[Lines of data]
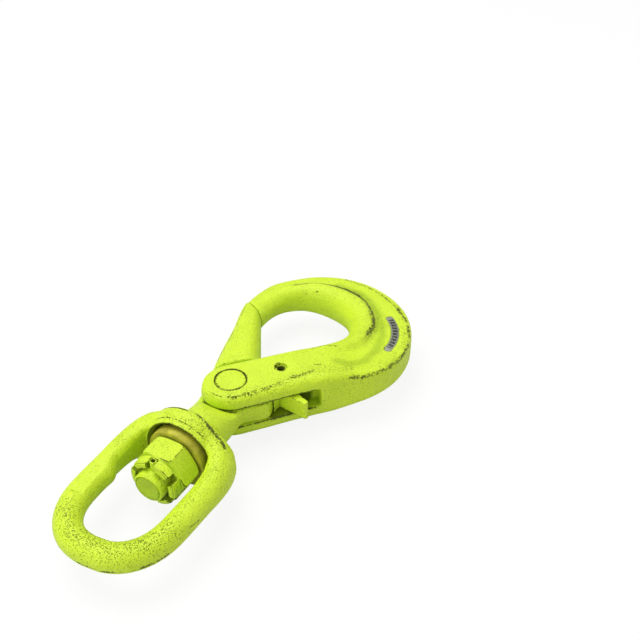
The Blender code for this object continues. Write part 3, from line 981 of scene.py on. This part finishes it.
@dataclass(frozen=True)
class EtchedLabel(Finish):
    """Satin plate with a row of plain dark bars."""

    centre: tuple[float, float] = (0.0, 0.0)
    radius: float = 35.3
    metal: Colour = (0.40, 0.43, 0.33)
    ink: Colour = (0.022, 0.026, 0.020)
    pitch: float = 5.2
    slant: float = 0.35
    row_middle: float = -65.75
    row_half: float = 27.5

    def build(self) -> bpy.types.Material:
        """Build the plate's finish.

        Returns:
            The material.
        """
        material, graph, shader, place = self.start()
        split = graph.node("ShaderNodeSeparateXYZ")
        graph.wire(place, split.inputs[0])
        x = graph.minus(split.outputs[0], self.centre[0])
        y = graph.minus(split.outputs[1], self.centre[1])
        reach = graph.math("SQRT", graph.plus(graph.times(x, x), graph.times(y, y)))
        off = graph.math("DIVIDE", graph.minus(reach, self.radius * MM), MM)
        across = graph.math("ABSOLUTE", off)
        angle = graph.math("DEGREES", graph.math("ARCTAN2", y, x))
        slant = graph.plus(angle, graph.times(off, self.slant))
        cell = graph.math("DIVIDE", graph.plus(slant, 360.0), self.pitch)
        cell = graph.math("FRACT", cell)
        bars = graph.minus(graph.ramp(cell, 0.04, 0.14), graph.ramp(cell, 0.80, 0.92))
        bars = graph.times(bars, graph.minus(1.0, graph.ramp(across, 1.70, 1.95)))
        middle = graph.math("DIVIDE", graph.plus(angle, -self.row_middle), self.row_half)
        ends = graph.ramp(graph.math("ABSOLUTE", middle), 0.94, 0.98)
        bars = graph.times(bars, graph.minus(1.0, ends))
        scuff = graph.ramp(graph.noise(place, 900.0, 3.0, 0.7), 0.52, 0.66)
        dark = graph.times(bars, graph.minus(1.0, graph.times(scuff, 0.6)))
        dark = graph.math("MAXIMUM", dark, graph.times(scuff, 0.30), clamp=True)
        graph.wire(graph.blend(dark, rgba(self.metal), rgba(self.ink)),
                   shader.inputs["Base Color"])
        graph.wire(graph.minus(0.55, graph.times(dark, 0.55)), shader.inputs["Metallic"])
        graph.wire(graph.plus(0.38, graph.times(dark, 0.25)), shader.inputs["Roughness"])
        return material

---

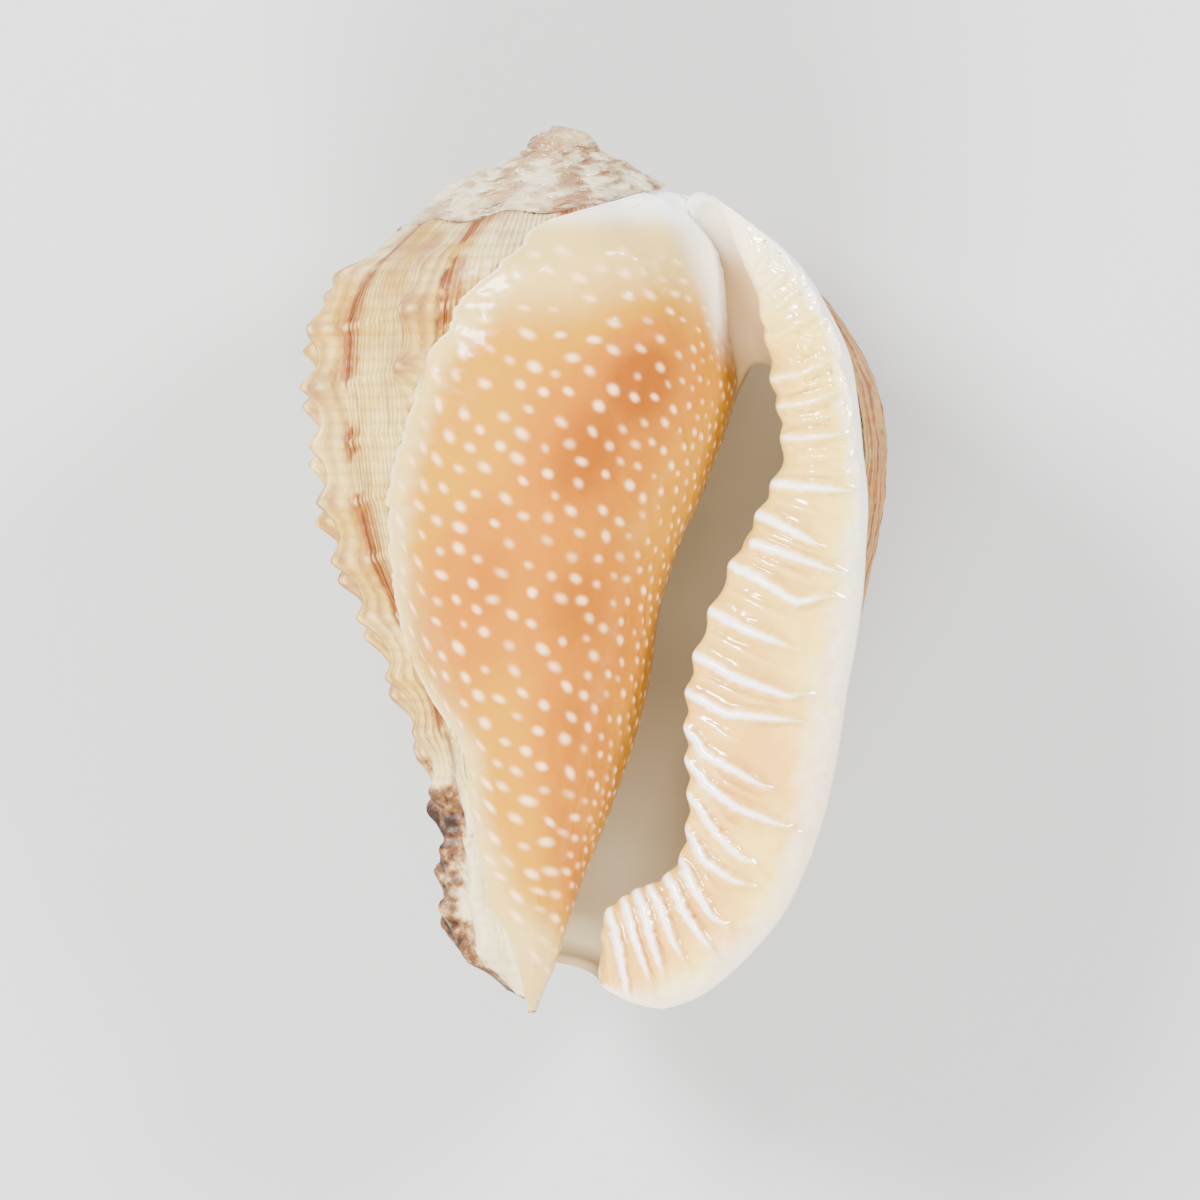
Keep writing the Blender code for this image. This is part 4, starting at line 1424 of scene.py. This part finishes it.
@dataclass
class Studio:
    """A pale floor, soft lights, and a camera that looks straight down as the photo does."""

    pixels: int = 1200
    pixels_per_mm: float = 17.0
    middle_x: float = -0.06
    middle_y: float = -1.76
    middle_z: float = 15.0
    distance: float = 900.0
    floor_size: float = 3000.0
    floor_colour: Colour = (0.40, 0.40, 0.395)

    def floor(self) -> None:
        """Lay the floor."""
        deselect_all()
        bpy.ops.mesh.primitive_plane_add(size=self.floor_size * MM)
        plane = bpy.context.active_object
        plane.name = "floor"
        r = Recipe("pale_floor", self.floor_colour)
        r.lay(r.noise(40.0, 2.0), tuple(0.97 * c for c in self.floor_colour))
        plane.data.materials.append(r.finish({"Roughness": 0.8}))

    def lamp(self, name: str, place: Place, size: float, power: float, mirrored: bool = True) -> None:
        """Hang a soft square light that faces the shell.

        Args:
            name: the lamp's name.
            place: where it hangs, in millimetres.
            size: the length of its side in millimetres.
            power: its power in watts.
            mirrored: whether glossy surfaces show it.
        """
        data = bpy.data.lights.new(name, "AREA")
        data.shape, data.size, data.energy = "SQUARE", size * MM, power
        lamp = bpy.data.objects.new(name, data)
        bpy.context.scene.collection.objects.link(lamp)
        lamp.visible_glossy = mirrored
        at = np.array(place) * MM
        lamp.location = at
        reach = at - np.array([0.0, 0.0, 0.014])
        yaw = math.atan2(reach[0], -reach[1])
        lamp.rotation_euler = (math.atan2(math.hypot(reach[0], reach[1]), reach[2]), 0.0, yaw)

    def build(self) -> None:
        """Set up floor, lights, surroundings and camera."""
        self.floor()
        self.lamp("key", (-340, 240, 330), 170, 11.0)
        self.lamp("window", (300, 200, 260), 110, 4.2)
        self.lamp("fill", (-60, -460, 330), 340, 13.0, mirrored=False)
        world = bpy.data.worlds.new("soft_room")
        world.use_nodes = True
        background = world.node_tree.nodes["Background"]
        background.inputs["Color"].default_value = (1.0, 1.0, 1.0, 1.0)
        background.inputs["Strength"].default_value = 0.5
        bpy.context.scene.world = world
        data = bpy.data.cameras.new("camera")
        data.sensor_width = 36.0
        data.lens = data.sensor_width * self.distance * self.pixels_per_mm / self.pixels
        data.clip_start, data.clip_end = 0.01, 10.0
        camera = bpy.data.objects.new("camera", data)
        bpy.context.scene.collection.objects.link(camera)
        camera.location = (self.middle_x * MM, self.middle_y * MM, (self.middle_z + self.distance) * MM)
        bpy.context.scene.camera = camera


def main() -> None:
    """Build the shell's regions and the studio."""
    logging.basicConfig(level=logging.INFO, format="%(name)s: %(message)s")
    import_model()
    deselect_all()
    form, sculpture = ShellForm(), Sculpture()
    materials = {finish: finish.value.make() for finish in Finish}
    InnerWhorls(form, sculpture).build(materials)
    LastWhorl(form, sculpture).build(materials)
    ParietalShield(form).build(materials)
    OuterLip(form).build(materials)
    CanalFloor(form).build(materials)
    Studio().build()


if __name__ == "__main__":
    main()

--

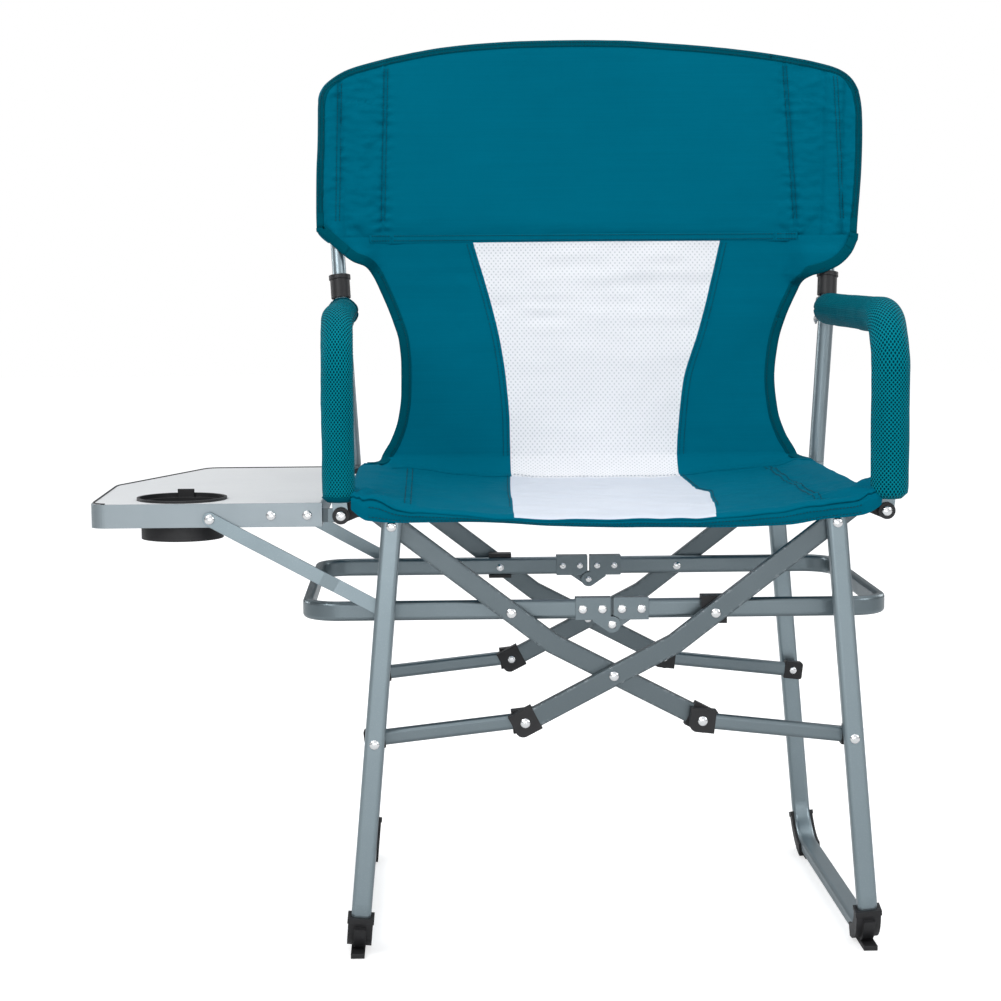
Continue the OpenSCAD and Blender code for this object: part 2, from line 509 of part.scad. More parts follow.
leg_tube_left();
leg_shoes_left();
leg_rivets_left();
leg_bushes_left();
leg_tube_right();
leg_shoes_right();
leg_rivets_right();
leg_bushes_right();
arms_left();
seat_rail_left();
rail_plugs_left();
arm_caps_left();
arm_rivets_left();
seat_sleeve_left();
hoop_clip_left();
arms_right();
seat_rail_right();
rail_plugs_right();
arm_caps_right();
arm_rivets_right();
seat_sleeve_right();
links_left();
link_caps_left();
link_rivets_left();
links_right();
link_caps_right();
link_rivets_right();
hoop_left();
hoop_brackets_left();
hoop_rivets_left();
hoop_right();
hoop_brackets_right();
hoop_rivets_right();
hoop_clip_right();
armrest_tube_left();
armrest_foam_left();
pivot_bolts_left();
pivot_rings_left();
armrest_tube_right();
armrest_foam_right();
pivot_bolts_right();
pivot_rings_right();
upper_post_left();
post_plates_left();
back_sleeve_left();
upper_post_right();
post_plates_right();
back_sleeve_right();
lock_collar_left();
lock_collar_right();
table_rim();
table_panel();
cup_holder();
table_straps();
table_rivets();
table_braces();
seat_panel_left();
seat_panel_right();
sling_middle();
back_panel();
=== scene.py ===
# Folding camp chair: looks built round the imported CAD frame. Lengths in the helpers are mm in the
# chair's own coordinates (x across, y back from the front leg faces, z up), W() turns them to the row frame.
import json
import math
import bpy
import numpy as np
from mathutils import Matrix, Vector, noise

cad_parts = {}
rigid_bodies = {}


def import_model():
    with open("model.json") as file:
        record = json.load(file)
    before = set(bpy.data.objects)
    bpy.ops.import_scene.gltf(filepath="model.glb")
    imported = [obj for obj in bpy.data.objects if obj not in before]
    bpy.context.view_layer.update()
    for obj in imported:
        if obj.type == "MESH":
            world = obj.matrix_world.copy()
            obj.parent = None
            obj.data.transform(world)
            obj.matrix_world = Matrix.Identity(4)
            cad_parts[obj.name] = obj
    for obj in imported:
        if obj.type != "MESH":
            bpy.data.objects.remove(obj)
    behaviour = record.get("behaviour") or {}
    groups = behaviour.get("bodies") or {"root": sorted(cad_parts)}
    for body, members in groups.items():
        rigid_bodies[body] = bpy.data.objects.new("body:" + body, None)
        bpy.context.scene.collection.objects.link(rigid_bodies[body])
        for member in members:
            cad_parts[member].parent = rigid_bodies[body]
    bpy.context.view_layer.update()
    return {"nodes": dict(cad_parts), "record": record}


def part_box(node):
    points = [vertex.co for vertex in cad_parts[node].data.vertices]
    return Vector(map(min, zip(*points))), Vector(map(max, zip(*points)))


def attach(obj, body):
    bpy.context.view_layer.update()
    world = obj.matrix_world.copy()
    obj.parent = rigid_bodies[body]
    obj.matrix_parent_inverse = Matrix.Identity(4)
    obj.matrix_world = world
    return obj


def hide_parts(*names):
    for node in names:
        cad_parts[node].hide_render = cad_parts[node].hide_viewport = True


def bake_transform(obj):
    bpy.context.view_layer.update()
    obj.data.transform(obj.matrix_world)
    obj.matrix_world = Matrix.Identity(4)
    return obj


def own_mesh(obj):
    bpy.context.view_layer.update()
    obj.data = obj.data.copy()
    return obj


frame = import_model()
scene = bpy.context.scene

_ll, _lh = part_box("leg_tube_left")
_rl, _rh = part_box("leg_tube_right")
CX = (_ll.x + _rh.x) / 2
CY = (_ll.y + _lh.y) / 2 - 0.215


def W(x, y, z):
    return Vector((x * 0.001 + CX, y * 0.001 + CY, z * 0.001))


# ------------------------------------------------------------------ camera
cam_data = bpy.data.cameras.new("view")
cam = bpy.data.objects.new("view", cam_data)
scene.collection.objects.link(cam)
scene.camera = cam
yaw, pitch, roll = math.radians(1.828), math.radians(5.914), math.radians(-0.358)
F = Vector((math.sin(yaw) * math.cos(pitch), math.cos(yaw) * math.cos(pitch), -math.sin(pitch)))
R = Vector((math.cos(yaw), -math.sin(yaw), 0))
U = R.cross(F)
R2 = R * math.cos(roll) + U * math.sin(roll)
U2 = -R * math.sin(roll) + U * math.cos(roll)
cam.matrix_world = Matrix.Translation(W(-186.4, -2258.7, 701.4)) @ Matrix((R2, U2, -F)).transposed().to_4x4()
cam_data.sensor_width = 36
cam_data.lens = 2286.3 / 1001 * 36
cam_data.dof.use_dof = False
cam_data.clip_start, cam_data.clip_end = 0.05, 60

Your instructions
From the line with "links_left();" through the line with "for body, members", set down every line exactly and nothing besides.

Reply
links_left();
link_caps_left();
link_rivets_left();
links_right();
link_caps_right();
link_rivets_right();
hoop_left();
hoop_brackets_left();
hoop_rivets_left();
hoop_right();
hoop_brackets_right();
hoop_rivets_right();
hoop_clip_right();
armrest_tube_left();
armrest_foam_left();
pivot_bolts_left();
pivot_rings_left();
armrest_tube_right();
armrest_foam_right();
pivot_bolts_right();
pivot_rings_right();
upper_post_left();
post_plates_left();
back_sleeve_left();
upper_post_right();
post_plates_right();
back_sleeve_right();
lock_collar_left();
lock_collar_right();
table_rim();
table_panel();
cup_holder();
table_straps();
table_rivets();
table_braces();
seat_panel_left();
seat_panel_right();
sling_middle();
back_panel();
=== scene.py ===
# Folding camp chair: looks built round the imported CAD frame. Lengths in the helpers are mm in the
# chair's own coordinates (x across, y back from the front leg faces, z up), W() turns them to the row frame.
import json
import math
import bpy
import numpy as np
from mathutils import Matrix, Vector, noise

cad_parts = {}
rigid_bodies = {}


def import_model():
    with open("model.json") as file:
        record = json.load(file)
    before = set(bpy.data.objects)
    bpy.ops.import_scene.gltf(filepath="model.glb")
    imported = [obj for obj in bpy.data.objects if obj not in before]
    bpy.context.view_layer.update()
    for obj in imported:
        if obj.type == "MESH":
            world = obj.matrix_world.copy()
            obj.parent = None
            obj.data.transform(world)
            obj.matrix_world = Matrix.Identity(4)
            cad_parts[obj.name] = obj
    for obj in imported:
        if obj.type != "MESH":
            bpy.data.objects.remove(obj)
    behaviour = record.get("behaviour") or {}
    groups = behaviour.get("bodies") or {"root": sorted(cad_parts)}
    for body, members in groups.items():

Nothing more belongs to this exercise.